I’m in a sentimental mood, remembering past family times as I look at more pix from our flight from San Diego family to San Jose family. We passed over Lake Nacimiento on the way, and I remembered trying to drive a car up a dirt path I’d taken down to the shore.

6908 Lake Holiday

6908 Lake Holiday

It was on the left bank at the bottom, and my Dad was sitting and watching from the right bank. The episode ended with the car’s clutch burned out and a kind 4wd owner towing it up. Seems like another lifetime, that holiday weekend at the lake only a couple of decades ago.
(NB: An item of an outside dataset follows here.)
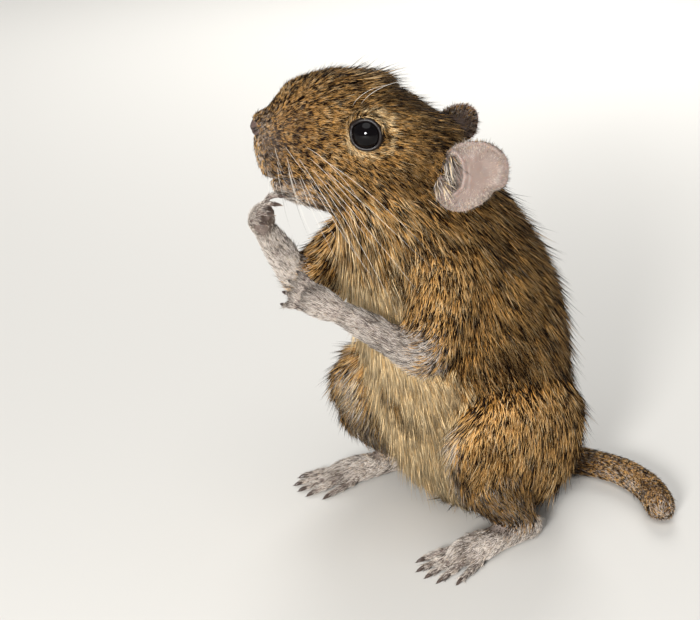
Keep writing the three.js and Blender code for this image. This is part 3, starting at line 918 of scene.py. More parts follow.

As sunset approached we passed the airport at Hollister where there’s this family fun farm with pumpkin patch, go cart track, and other attractions including a giant maze.

6919 Fly-In Memories

6919 Fly-In Memories

Most families probably drive there, but there must be some who fly in and walk over to the farm. Regardless of how they arrive, some of those who go will be remembering their family time and how they thought it would go on forever.

It’s always interesting to see another aircraft when we’re flying, because most of the time they’re only distant dots. So when ATC pointed this helicopter and Tripp out to each other near Morgan Hill, I had to snap it. Having just passed another family fun pumpkin patch place, it looked like a flying pumpkin flying

6949 Flying Pumpkin

6949 Flying Pumpkin

along the old Monterey Highway we drove when I was a small child in the back seat watching telephone wires seeming to sweep rhythmically up and down as we droned past. One night I heard the whistle of a steam train, and all those sensations are now mingled into this flashback that will soon be forgotten forever. How long before even our most vivid recent and delicious flying memories fade into darkness?